A surprisingly low-key exit for a guy whose tenure under Trump looked like it’d be anything but low-key. Walter Shaub, you may remember, delivered an unusual public speech days before the inauguration shredding Trump’s plan to have his sons manage the family business. That’s not an ethical way to resolve business conflicts of interest, he said. It’s more like the opposite of ethical, creating an appearance of relinquishing your assets while doing little more than handing control of them to people who’ll do your bidding. The point of the speech, it seemed, was to signal that the Office of Government Ethics would be a dogged ethics watchdog against the White House during Trump’s first year. (Shaub’s term as head of OGE was up next January.)
And in fairness, he was pretty dogged. But, lacking any power to force compliance with his office’s rulings, it hasn’t seemed to matter. So he gave up.
In an interview, Shaub said he was not leaving under pressure, adding that no one in the White House or the administration pushed him to leave. But the ethics chief said he felt that he had reached the limit of what he could achieve in this administration, within the current ethics framework.

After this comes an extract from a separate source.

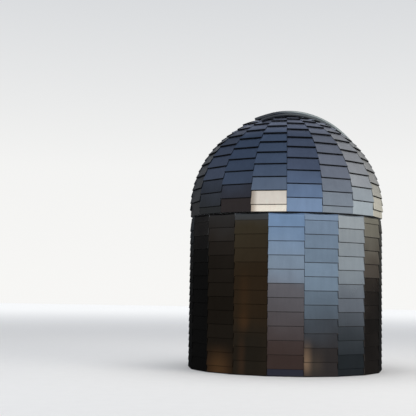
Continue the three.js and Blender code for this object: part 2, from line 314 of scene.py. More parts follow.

“It’s clear that there isn’t more I could accomplish,” he said.
Shaub is set to take a new job as senior director of ethics at the Campaign Legal Center, a nonprofit legal advocacy group founded by Trevor Potter, who served as a Republican appointee to the Federal Election Commission. Shaub said he hopes to find bipartisan solutions to strengthening government ethics programs at the federal and state levels.
“In working with the current administration, it has become clear that we need to strengthen the ethics program,” he said.
Trump foes inside the government tend to leave amid political fireworks (Sally Yates, James Comey) but Shaub’s parting shots are pretty modest. Here’s another one singling out Trump’s administration as especially weak on ethics vis-a-vis his predecessors:
https://twitter.com/waltshaub/status/883020686763204608
In his resignation letter to Trump, the extent of his criticism is italicizing the phrase “public service is a public trust” for emphasis. As I say, he did try to hold Trump’s feet to the fire: He gave that speech in January about deficiencies in the president’s business trust; his office demanded a reprimand of Kellyanne Conway for hawking Ivanka Trump’s clothing on Fox News; he tangled with Trump’s lawyer about getting the president to swear on penalty of perjury that the information in his financial disclosure forms was true; and most notably he challenged the White House on its practice of freely granting ethics waivers to personnel, including a waiver for Steve Bannon to go on communicating with Breitbart despite his former financial stake in the company. Trump did end up signing the financial disclosure and Conway hasn’t cut any ads for Ivanka lately, but on the big-picture ethics stuff — like Trump using holding presidential fundraisers at his D.C. hotel, drumming up business in the process — he hasn’t slowed the family down at all. And now that he’s out, Trump will be free to handpick a replacement who’s even less of a thorn in his side. If you thought OGE under Shaub was toothless, wait until you see it under new director Roger Stone.
Or maybe I’m wrong and Shaub quit because of the workload. Get a load of this statistic:
The agency reports that during the six months between October 2008 and March 2009, as the Obama presidency was taking shape, it got 733 public contacts, such as calls, letters and emails. During the October 2016 to March 2017 period in the Trump era, it was swamped with 39,105 contacts — an increase of 5,235 percent.
A lot of Americans wanted OGE to ride herd on Trump. It did what it could, but it couldn’t do much so Shaub moved on. The mystery, as I say, is why he didn’t do it with the same fanfare that he used in January to call attention to Trump’s trust. If he believes that the ethics watchdog’s power needs to be strengthened, why not resign with a lengthy indictment of the process? Going out this way feels like more of a surrender than maybe Shaub intended.